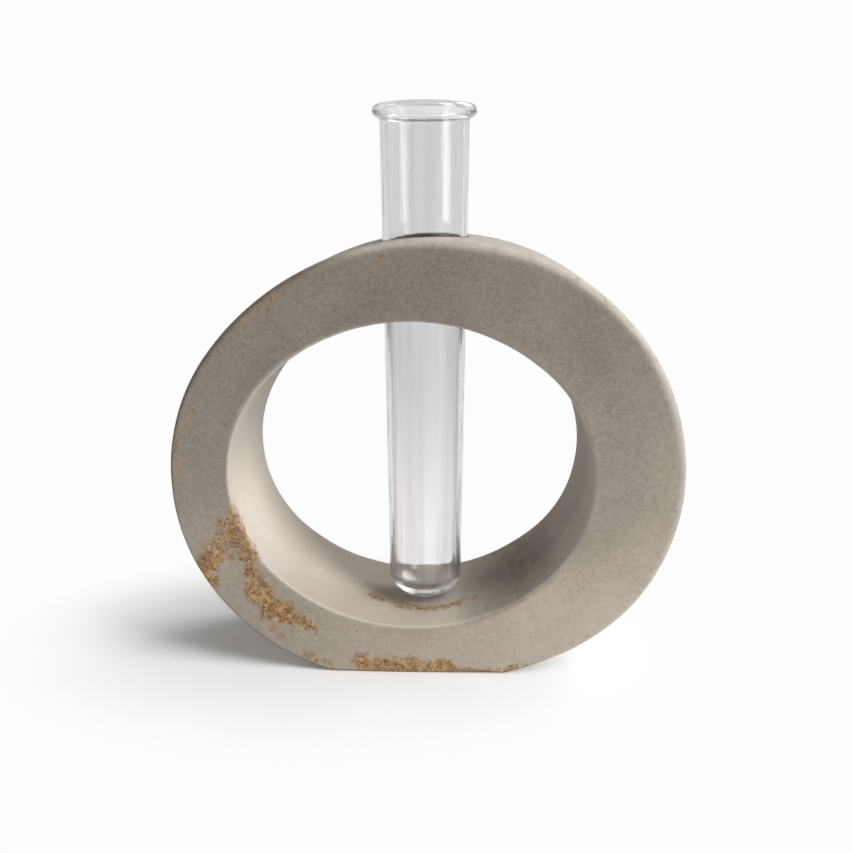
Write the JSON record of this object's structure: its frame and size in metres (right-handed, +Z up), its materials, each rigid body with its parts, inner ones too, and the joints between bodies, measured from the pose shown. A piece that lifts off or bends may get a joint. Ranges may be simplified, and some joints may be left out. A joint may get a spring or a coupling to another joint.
{
  "type": "bud vase",
  "caption": "Upright oval concrete ring on a flat foot, with a clear glass tube that drops through its crown to hold water and a flower stem.",
  "frame": {"origin": "on the ground, under the middle of the concrete ring's width and depth", "axes": "+X to the right across the ring as seen from the front, +Y from the front face to the back face, +Z up along the tube"},
  "size_m": [0.1492, 0.0466, 0.1656],
  "materials": {
    "concrete": "matte, cast, with fine pits and rust-brown stains",
    "clear_glass": "clear, fire-polished"
  },
  "bodies": {
    "ring": {"concrete_ring": "concrete"},
    "tube": {"glass_tube": "clear_glass"}
  },
  "joints": [
    {"name": "tube_lift", "type": "slide", "parent": "ring", "child": "tube", "axis": [0, 0, 1], "range_m": [0, 0.12]}
  ]
}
§
Everything in the listing above should be restated exactly.

__Exercise output__.
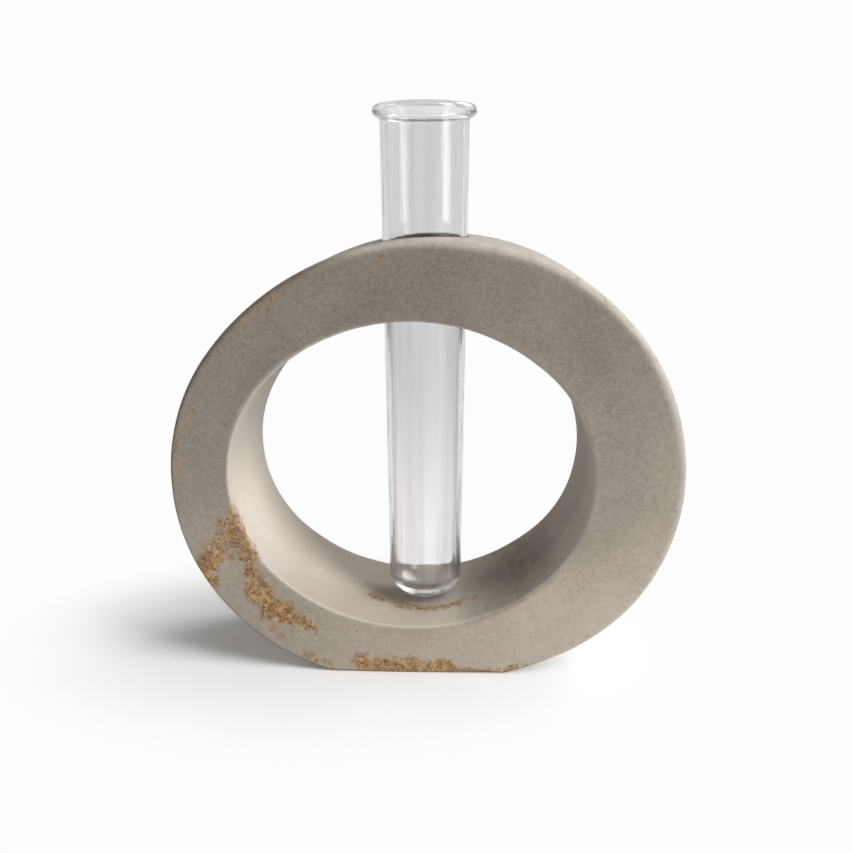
Write the JSON record of this object's structure: its frame and size in metres (right-handed, +Z up), its materials, each rigid body with its parts, inner ones too, and the joints between bodies, measured from the pose shown. A piece that lifts off or bends may get a joint. Ranges may be simplified, and some joints may be left out. A joint may get a spring or a coupling to another joint.
{
  "type": "bud vase",
  "caption": "Upright oval concrete ring on a flat foot, with a clear glass tube that drops through its crown to hold water and a flower stem.",
  "frame": {"origin": "on the ground, under the middle of the concrete ring's width and depth", "axes": "+X to the right across the ring as seen from the front, +Y from the front face to the back face, +Z up along the tube"},
  "size_m": [0.1492, 0.0466, 0.1656],
  "materials": {
    "concrete": "matte, cast, with fine pits and rust-brown stains",
    "clear_glass": "clear, fire-polished"
  },
  "bodies": {
    "ring": {"concrete_ring": "concrete"},
    "tube": {"glass_tube": "clear_glass"}
  },
  "joints": [
    {"name": "tube_lift", "type": "slide", "parent": "ring", "child": "tube", "axis": [0, 0, 1], "range_m": [0, 0.12]}
  ]
}